Grade’s defection will stun colleagues and cause mayhem inside the BBC, which is in the final stages of licence-fee negotiations with the Government. The corporation today said it was "disappointed" about his departure.
The move will also shock the City, where bookmakers had not bothered even to include Grade on their lists of runners and riders for the ITV job.
However, the considerably higher pay Grade will receive at ITV is likely to have influenced his decision. Details of his salary included in this morning’s statement showed he will receive a base salary of £825,000 as well as a potential bonus.
He will also be eligible for a long-term share award based on ITV’s performance over five years equivalent to 150pc of his salary. At the BBC, he is earning around £140,000.
Charles Allen, the man Grade replaces, took home £1.852m last year, including a £777,000 bonus despite ITV’s average performance in 2005. Grade will also be eligible for an ITV pension and will be on a 12-month notice period.
"It's like going home," said Grade, referring to his return to the channel co-founded by his uncle where he got his first television job in 1973. "It was a very difficult decision to leave the BBC but it's an exciting challenge."

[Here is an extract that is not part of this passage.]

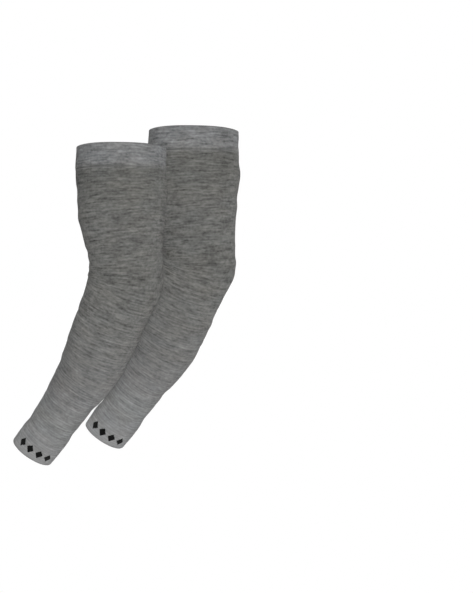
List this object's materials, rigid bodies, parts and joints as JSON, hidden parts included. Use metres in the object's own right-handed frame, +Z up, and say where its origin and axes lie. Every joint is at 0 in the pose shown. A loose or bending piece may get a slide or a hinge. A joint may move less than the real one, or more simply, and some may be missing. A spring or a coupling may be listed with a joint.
{
  "type": "pair of arm sleeves",
  "caption": "Knitted arm sleeves, filled out as if worn: tapered tubes bent at the elbow, open at both ends, with a turned band at the upper arm and a turned cuff at the wrist.",
  "frame": {"origin": "centre of the front sleeve's upper band, halfway down the band on the sleeve's middle line, where the wearer's upper arm holds it", "axes": "+Z runs up along the upper arm, out of the sleeve's wide end; -Y is the front that the picture shows; the forearm hangs down towards -X and back towards +Y"},
  "size_m": [0.2633, 0.228, 0.3894],
  "materials": {
    "upper_band": "matt fine rib-free knit, doubled over, light heather grey",
    "sleeve_body": "matt fine jersey knit, mid heather grey with short streaks along the courses",
    "wrist_cuff": "matt fine knit, doubled over, light grey with a row of small plain black lozenges"
  },
  "bodies": {
    "root": {"front_upper_band": "upper_band", "front_sleeve": "sleeve_body", "front_wrist_cuff": "wrist_cuff", "rear_upper_band": "upper_band", "rear_sleeve": "sleeve_body", "rear_wrist_cuff": "wrist_cuff"}
  },
  "joints": []
}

"ITV is one of the great British media brands and it is going through a difficult time at the moment and I relish the chance to turn it around," he added as he left his home in Wandsworth this morning.
ITV has also scrapped a planned £251m buyback - a clear indication that the broadcaster intends to use the funds to invest in programming, the area in which ITV’s critics say it has fallen short. ITV shares rose 1¼ to 113¾p on the appointment.

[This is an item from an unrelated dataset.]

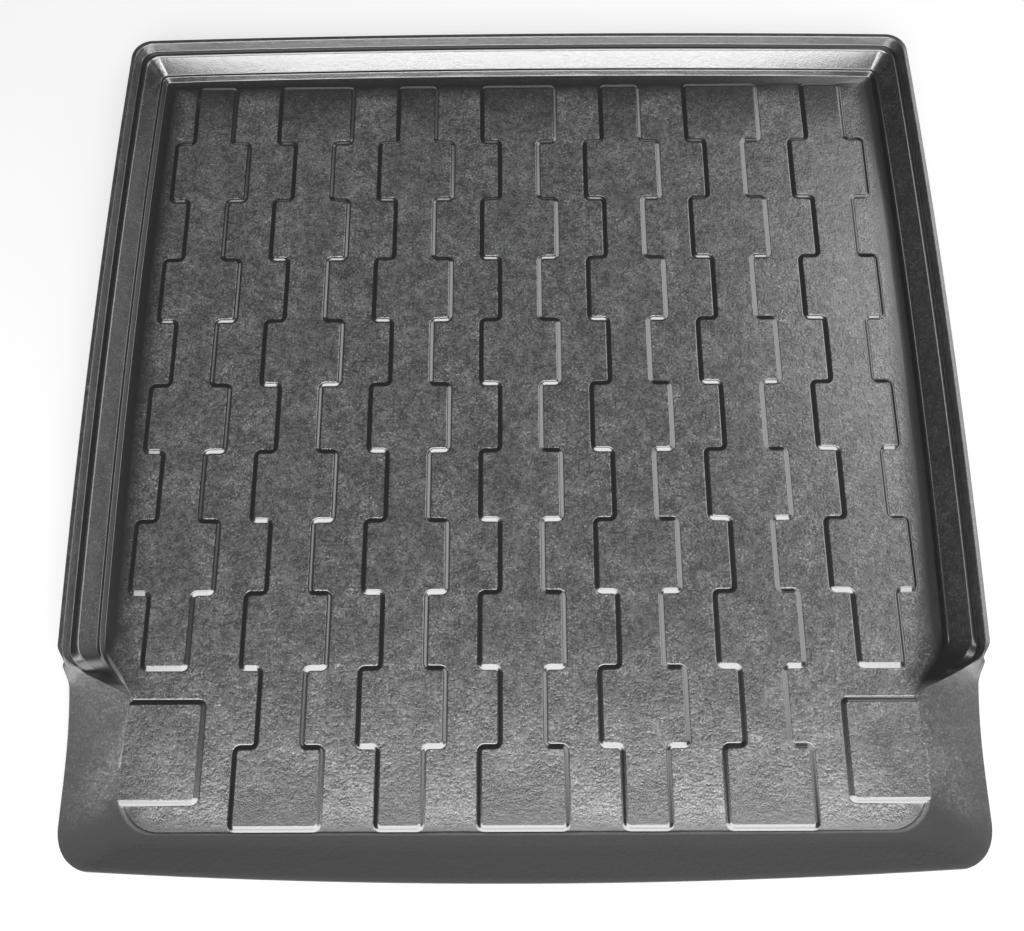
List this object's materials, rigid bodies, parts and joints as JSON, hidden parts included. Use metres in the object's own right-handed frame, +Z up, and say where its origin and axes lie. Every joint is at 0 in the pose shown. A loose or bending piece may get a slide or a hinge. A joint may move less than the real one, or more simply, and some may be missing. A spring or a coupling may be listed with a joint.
{
  "type": "car boot liner",
  "caption": "Formed plastic tray that lines a car boot: stepped raised rim at the back and sides, low apron and sill slope at the front, raised block pattern on the floor.",
  "frame": {"origin": "middle of the underside, on the surface that the liner lies on", "axes": "+Z up out of the tray, +Y towards the rear seats, -Y towards the tailgate sill, +X across the boot"},
  "size_m": [0.9946, 1.009, 0.044],
  "materials": {
    "plastic": "fine grained, dark anthracite, semi-matt"
  },
  "bodies": {
    "root": {"boot_liner": "plastic"}
  },
  "joints": []
}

Grade, who will take up his new post in the New Year, has led the BBC’s controversial demand for a new licence fee settlement of 2.3 per cent above inflation, which, it is understood, has been resisted strongly by Tony Blair and the Chancellor Gordon Brown.
Tessa Jowell, the Culture Secretary, who has been sympathetic to the BBC’s case for a sharp increase in funds, will be dismayed to receive the resignation of the chairman she supported before her Cabinet superiors.
By any yardstick, ITV’s poaching of Grade, executed with great stealth over several weeks, marks a new level of cut-throat competition among Britain’s media companies. It comes just 10 days after Rupert Murdoch’s BSkyB swooped on 18 per cent of ITV to block a potential merger with the cable television operator NTL. Rupert Murdoch's BSkyB bought 18 per cent of ITV to block a potential merger with NTL 10 days ago
Managing the daunting presence of Murdoch on his share register will be just one of the considerable challenges facing Grade at ITV. Another will be maintaining diplomatic relations with Sir Richard Branson, whose Virgin group owns about 10 per cent of NTL.
Sir Richard is demanding that the Government invalidates BSkyB’s stake in ITV.
Grade, who was BBC1’s controller in the 1980s, rejoined the corporation in 2004 after its reputation had been eviscerated by the Hutton report into events surrounding the death of Dr David Kelly, the weapons expert.
That public humiliation prompted the resignation of Grade’s predecessor, Gavyn Davies, and the director-general, Greg Dyke. Grade has since tried hard to rebuild morale inside the BBC, while supporting new director-general Mark Thompson’s efforts to shed about 4,000 jobs.
It has been a very difficult juggling act. His task at ITV, however, will be even more testing. As executive chairman, Grade must address massive structural changes in the broadcasting business while fixing deep-rooted problems specific to ITV.
Critics argue that, although Allen was a ruthless cost-cutter, he failed to devote enough time and resources to quality programming. As a result, ITV’s output moved too far downmarket.
The upshot has been a collapse in the number of viewers watching ITV1 and a precipitous decline in advertising revenues. ITV’s shares have performed woefully.
Earlier this year, a consortium, headed by Greg Dyke, bid 130p a share for ITV, but the offer was rejected by the board as inadequate. That put enormous pressure on the current chairman, Sir Peter Burt, a former banker, to come up with something better.
For a long time, it looked as though he would fail. By delivering Grade at the 11th hour, Burt has pulled the unlikeliest of rabbits from a hat.
It is a move that could salvage his reputation.